▸ **Dataset section**:
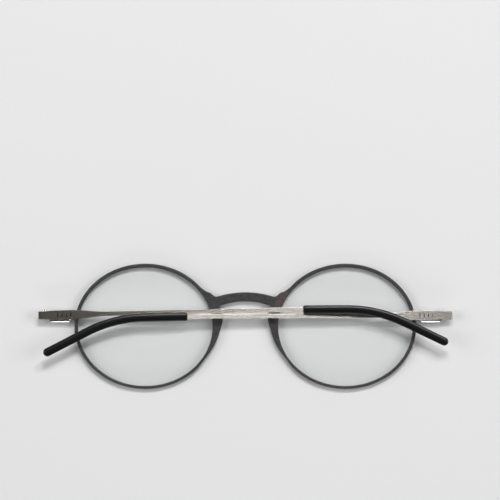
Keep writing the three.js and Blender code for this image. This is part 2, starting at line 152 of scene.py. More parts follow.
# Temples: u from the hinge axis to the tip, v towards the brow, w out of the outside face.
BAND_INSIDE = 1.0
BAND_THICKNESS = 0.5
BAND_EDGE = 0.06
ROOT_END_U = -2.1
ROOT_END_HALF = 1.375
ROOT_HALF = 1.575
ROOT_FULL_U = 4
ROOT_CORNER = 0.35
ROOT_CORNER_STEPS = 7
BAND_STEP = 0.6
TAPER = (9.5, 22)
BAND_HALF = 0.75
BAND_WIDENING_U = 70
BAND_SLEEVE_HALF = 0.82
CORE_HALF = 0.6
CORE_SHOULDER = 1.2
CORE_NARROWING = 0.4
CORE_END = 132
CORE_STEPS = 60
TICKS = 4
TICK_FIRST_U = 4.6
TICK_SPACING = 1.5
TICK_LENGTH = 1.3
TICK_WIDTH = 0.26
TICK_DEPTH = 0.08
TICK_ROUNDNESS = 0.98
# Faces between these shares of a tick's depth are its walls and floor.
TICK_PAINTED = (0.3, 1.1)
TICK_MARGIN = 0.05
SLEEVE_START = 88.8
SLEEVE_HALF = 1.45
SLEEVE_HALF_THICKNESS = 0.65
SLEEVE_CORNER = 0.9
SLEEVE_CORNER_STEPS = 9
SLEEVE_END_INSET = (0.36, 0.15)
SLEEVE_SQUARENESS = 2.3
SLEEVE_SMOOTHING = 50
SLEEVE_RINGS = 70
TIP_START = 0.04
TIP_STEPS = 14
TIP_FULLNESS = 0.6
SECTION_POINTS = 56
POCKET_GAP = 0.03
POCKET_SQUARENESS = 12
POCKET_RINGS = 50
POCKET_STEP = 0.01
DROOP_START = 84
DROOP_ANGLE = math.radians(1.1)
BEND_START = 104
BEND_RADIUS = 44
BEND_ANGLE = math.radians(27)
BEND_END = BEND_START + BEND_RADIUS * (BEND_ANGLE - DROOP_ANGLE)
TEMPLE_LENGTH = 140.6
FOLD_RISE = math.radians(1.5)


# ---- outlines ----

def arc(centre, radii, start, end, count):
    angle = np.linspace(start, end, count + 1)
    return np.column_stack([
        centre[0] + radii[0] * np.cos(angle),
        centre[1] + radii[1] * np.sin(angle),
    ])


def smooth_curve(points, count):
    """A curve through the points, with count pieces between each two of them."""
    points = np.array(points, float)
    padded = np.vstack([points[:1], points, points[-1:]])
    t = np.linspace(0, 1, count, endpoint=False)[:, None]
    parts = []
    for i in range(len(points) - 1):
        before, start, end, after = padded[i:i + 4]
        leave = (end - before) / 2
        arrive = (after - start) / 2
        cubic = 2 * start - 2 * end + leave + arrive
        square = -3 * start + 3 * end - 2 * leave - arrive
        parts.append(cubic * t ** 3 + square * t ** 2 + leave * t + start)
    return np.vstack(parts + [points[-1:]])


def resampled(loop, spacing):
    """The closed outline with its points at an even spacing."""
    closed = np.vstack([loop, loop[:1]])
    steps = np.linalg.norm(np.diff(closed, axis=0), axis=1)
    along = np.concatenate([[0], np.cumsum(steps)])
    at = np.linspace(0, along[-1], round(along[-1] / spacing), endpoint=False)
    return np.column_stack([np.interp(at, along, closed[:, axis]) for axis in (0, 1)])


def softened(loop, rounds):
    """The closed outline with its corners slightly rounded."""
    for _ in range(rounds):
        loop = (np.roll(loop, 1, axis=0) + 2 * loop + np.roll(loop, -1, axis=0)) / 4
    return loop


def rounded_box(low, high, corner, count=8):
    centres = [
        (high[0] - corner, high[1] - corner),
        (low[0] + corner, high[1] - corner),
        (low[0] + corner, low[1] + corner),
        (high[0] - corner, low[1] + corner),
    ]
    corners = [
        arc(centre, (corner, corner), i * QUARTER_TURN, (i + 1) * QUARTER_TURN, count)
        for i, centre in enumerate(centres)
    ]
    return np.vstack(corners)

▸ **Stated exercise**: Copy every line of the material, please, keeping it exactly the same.

▸ **Full output**:
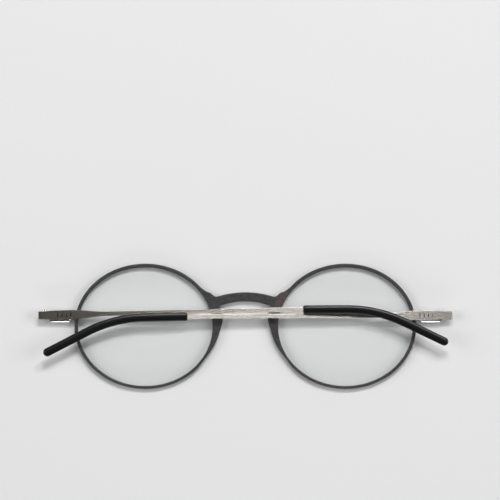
Keep writing the three.js and Blender code for this image. This is part 2, starting at line 152 of scene.py. More parts follow.
# Temples: u from the hinge axis to the tip, v towards the brow, w out of the outside face.
BAND_INSIDE = 1.0
BAND_THICKNESS = 0.5
BAND_EDGE = 0.06
ROOT_END_U = -2.1
ROOT_END_HALF = 1.375
ROOT_HALF = 1.575
ROOT_FULL_U = 4
ROOT_CORNER = 0.35
ROOT_CORNER_STEPS = 7
BAND_STEP = 0.6
TAPER = (9.5, 22)
BAND_HALF = 0.75
BAND_WIDENING_U = 70
BAND_SLEEVE_HALF = 0.82
CORE_HALF = 0.6
CORE_SHOULDER = 1.2
CORE_NARROWING = 0.4
CORE_END = 132
CORE_STEPS = 60
TICKS = 4
TICK_FIRST_U = 4.6
TICK_SPACING = 1.5
TICK_LENGTH = 1.3
TICK_WIDTH = 0.26
TICK_DEPTH = 0.08
TICK_ROUNDNESS = 0.98
# Faces between these shares of a tick's depth are its walls and floor.
TICK_PAINTED = (0.3, 1.1)
TICK_MARGIN = 0.05
SLEEVE_START = 88.8
SLEEVE_HALF = 1.45
SLEEVE_HALF_THICKNESS = 0.65
SLEEVE_CORNER = 0.9
SLEEVE_CORNER_STEPS = 9
SLEEVE_END_INSET = (0.36, 0.15)
SLEEVE_SQUARENESS = 2.3
SLEEVE_SMOOTHING = 50
SLEEVE_RINGS = 70
TIP_START = 0.04
TIP_STEPS = 14
TIP_FULLNESS = 0.6
SECTION_POINTS = 56
POCKET_GAP = 0.03
POCKET_SQUARENESS = 12
POCKET_RINGS = 50
POCKET_STEP = 0.01
DROOP_START = 84
DROOP_ANGLE = math.radians(1.1)
BEND_START = 104
BEND_RADIUS = 44
BEND_ANGLE = math.radians(27)
BEND_END = BEND_START + BEND_RADIUS * (BEND_ANGLE - DROOP_ANGLE)
TEMPLE_LENGTH = 140.6
FOLD_RISE = math.radians(1.5)


# ---- outlines ----

def arc(centre, radii, start, end, count):
    angle = np.linspace(start, end, count + 1)
    return np.column_stack([
        centre[0] + radii[0] * np.cos(angle),
        centre[1] + radii[1] * np.sin(angle),
    ])


def smooth_curve(points, count):
    """A curve through the points, with count pieces between each two of them."""
    points = np.array(points, float)
    padded = np.vstack([points[:1], points, points[-1:]])
    t = np.linspace(0, 1, count, endpoint=False)[:, None]
    parts = []
    for i in range(len(points) - 1):
        before, start, end, after = padded[i:i + 4]
        leave = (end - before) / 2
        arrive = (after - start) / 2
        cubic = 2 * start - 2 * end + leave + arrive
        square = -3 * start + 3 * end - 2 * leave - arrive
        parts.append(cubic * t ** 3 + square * t ** 2 + leave * t + start)
    return np.vstack(parts + [points[-1:]])


def resampled(loop, spacing):
    """The closed outline with its points at an even spacing."""
    closed = np.vstack([loop, loop[:1]])
    steps = np.linalg.norm(np.diff(closed, axis=0), axis=1)
    along = np.concatenate([[0], np.cumsum(steps)])
    at = np.linspace(0, along[-1], round(along[-1] / spacing), endpoint=False)
    return np.column_stack([np.interp(at, along, closed[:, axis]) for axis in (0, 1)])


def softened(loop, rounds):
    """The closed outline with its corners slightly rounded."""
    for _ in range(rounds):
        loop = (np.roll(loop, 1, axis=0) + 2 * loop + np.roll(loop, -1, axis=0)) / 4
    return loop


def rounded_box(low, high, corner, count=8):
    centres = [
        (high[0] - corner, high[1] - corner),
        (low[0] + corner, high[1] - corner),
        (low[0] + corner, low[1] + corner),
        (high[0] - corner, low[1] + corner),
    ]
    corners = [
        arc(centre, (corner, corner), i * QUARTER_TURN, (i + 1) * QUARTER_TURN, count)
        for i, centre in enumerate(centres)
    ]
    return np.vstack(corners)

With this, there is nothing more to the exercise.